Upon his release, Bakka continued with his mission to Gulu, Lira, Mbale, Jinja and back to Kampala. He says the entire journey took him less than 10 hours.
However, soon after Bakka arrived at Kireka near Kampala, the songs the soldiers had been playing after capturing Radio Uganda suddenly stopped playing, and minister for information and broadcasting, Juma Oris, went on air.
He gave a statement that some soldiers had attempted a coup to oust the government but failed. A puzzled Bakka attempted to contact Arube and Aseni on radio call, to no avail.
About Idi Amin
Idi Amin was a member of the small Kakwa ethnic group of north-western Uganda. His birthdate is unconfirmed, but estimated to have been in 1925. His mother, a herbalist and diviner, raised him after his father deserted the family. Amin had little formal education before joining the King’s African Rifles of the British colonial army in 1946 as an assistant cook.

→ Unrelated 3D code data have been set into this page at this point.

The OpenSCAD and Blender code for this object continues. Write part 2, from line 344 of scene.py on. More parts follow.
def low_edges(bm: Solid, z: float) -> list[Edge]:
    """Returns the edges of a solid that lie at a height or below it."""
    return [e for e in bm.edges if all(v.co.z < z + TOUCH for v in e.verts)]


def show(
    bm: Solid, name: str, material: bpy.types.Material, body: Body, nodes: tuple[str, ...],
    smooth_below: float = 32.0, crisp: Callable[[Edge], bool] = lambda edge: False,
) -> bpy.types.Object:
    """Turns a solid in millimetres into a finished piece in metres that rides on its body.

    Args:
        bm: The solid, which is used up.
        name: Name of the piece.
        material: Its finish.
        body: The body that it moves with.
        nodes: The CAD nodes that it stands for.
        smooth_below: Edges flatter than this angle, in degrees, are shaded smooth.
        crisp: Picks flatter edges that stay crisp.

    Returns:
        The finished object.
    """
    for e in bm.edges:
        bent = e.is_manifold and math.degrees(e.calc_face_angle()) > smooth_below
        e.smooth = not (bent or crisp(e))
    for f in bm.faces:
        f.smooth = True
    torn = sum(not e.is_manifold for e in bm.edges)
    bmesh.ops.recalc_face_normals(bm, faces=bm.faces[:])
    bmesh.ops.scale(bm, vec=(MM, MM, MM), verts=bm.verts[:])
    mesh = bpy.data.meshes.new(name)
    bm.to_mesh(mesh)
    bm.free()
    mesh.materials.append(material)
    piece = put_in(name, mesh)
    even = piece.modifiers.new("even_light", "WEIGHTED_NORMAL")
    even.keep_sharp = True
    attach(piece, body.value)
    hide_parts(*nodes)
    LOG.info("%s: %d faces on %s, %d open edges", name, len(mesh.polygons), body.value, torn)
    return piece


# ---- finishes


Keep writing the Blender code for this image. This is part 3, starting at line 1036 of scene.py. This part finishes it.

Extremely charismatic and skilled, Amin quickly rose through the ranks. His stature was rather notable. He stood 6 feet, 4 inches tall and was a Ugandan light-heavyweight boxing champion from 1951 to 1960, as well as a swimmer. He soon became notorious among fellow soldiers for his overzealous and cruel military interrogations. Eventually, he made the highest rank possible for a black African serving in the British army. From 1952 until 1956, he served in the British action against the Mau Mau revolt in Kenya.
Before Uganda’s independence in 1962, Amin became closely associated with the new nation’s prime minister and president, Milton Obote.